Dalam perkembangannya, Direct Cinema terbukti sebagai kekuatan yang berpengaruh sepanjang sejarah film dokumenter. Berbagai pengembangan serta inovasi teknik serta tema bermunculan dengan motif yang makin bervariasi. Salah satu bentuk variasi dari Direct Cinema yang paling populer adalah “rockumentaries” (dokumentasi musik rock). Rockumentaries memiliki bentuk serta jenis yang beragam. Let it Be (1970) memperlihatkan grup musik legendaris The Beatles yang tengah mempersiapkan album mereka. Woodstock: Three Days of Peace & Music (1970) garapan Michael Wadleigh merupakan dokumentasi dari festival musik tiga hari di sebuah lahan pertanian yang menampilkan beberapa musisi rock papan atas. Woodstock sering dianggap sebagai film dokumenter musik terbaik sepanjang masa dan menjadi dasar berpijak bagi film-film dokumentasi sejenis berikutnya. Pada dekade mendatang, This is Spinal Tap (1984) merupakan sebuah parodi rockumentary yang terbukti paling sukses komersil pada masanya.

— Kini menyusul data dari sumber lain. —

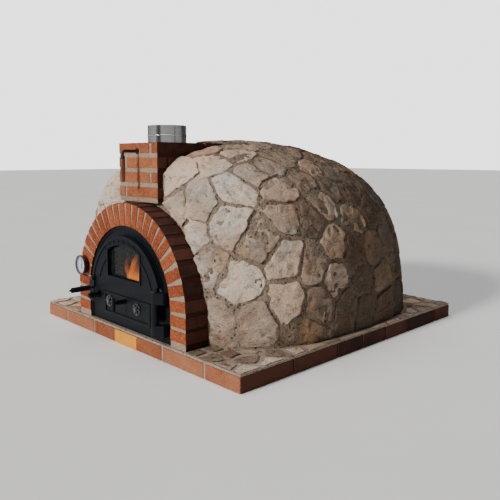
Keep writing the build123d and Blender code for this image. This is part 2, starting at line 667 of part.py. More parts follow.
# ---------------------------------------------------------------- upper door
STRAP_X = 176               # where the hinge strap meets the leaf
STRAP_FOOT_Z, STRAP_TOP_Z = 122.5, 191.5
WINDOW_BEAD = 7
SCREW_SPOTS = [(-113, 262), (-113, 305), (113, 262), (113, 305), (-60, 228), (60, 228)]
with BuildPart() as upper_door:
    with BuildSketch(front_plane(LEAF_BACK_Y)):
        add(segment_outline(LEAF_R, LEAF_FOOT_Z))
        with Locations((198, LEAF_FOOT_Z - 5)):
            Rectangle(70, 65, align=(Align.MIN, Align.MIN), mode=Mode.SUBTRACT)
        with Locations((STRAP_X, LEAF_FOOT_Z - 5)):
            Rectangle(90, STRAP_TOP_Z - LEAF_FOOT_Z + 5.5, align=(Align.MIN, Align.MIN), mode=Mode.SUBTRACT)
        add(window_outline(0), mode=Mode.SUBTRACT)
    extrude(amount=LEAF_BACK_Y - LEAF_Y)
    with BuildSketch(front_plane(LEAF_Y)):
        add(segment_outline(LEAF_R, LEAF_FOOT_Z))
        add(segment_outline(LEAF_R - 12, LEAF_FOOT_Z - 1), mode=Mode.SUBTRACT)
        with Locations((STRAP_X, LEAF_FOOT_Z - 5)):
            Rectangle(92, 65, align=(Align.MIN, Align.MIN), mode=Mode.SUBTRACT)
        add(window_outline(WINDOW_BEAD))
        add(window_outline(0), mode=Mode.SUBTRACT)
    extrude(amount=3)
    with BuildSketch(front_plane(LEAF_Y)):
        add(segment_outline(182, 228))
        add(segment_outline(172, 227), mode=Mode.SUBTRACT)
        add(window_outline(WINDOW_BEAD), mode=Mode.SUBTRACT)
    extrude(amount=2.5)
    with BuildSketch(front_plane(LEAF_Y)):
        for angle in range(54, 127, 9):
            spot = (205 * cos(radians(angle)), SPRING_Z + 205 * sin(radians(angle)))
            with Locations(Location(spot, angle)):
                RegularPolygon(6, 4)
    extrude(amount=2)
    with BuildSketch(front_plane(LEAF_BACK_Y)):
        with Locations(*SCREW_SPOTS):
            Circle(2)
    extrude(amount=7, mode=Mode.SUBTRACT)
    with BuildSketch(front_plane(LEAF_BACK_Y)):
        with Locations((LATCH_X, LATCH_Z)):
            Circle(4)
    extrude(amount=30, mode=Mode.SUBTRACT)
save(upper_door, "upper_door")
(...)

Beberapa sineas dokumenter berpengaruh muncul selama periode 70-an hingga kini. Erol Morris memproduksi film-film dokumenter unik dengan tema dan subyek yang tak lazim, seperti Gates of Heaven (1978), The Thin Blue Line (1988), serta Mr. Death (2000). Barbara Kopple dikenal melalui filmnya bertema demonstasi buruh, yakni, Harlan County, USA (1976) dan American Dream (1990). Michael Moore gemar melakukan kritik sosial dan politik melalui film-filmnya Roger and Me (1989), Bowling for Columbine (2001), Fahrenheit 9/11 (2004) serta Sicko. Kevin Rafferty dikenal melalui film-filmnya seperti The Atomic Café (1982) dan The Last Cigarettes (1999). Pendekatan eksotis Flaherty juga masih tampak dalam film peraih Oscar, March of the Penguins (2005) yang tercatat sebagai film dokumenter terlaris sepanjang masa. Selama sejarah perkembangannya, film dokumenter terbukti dapat lebih manipulatif ketimbang film-film fiksi komersil. Film dokumenter melalui penyajian dan subyektifitasnya seringkali cenderung menggiring kita untuk memihak. Masalah etika dan moral selalu dipertanyakan. Sineas dokumenter seyogyanya tidak hanya mampu menyajikan fakta namun juga kebenaran.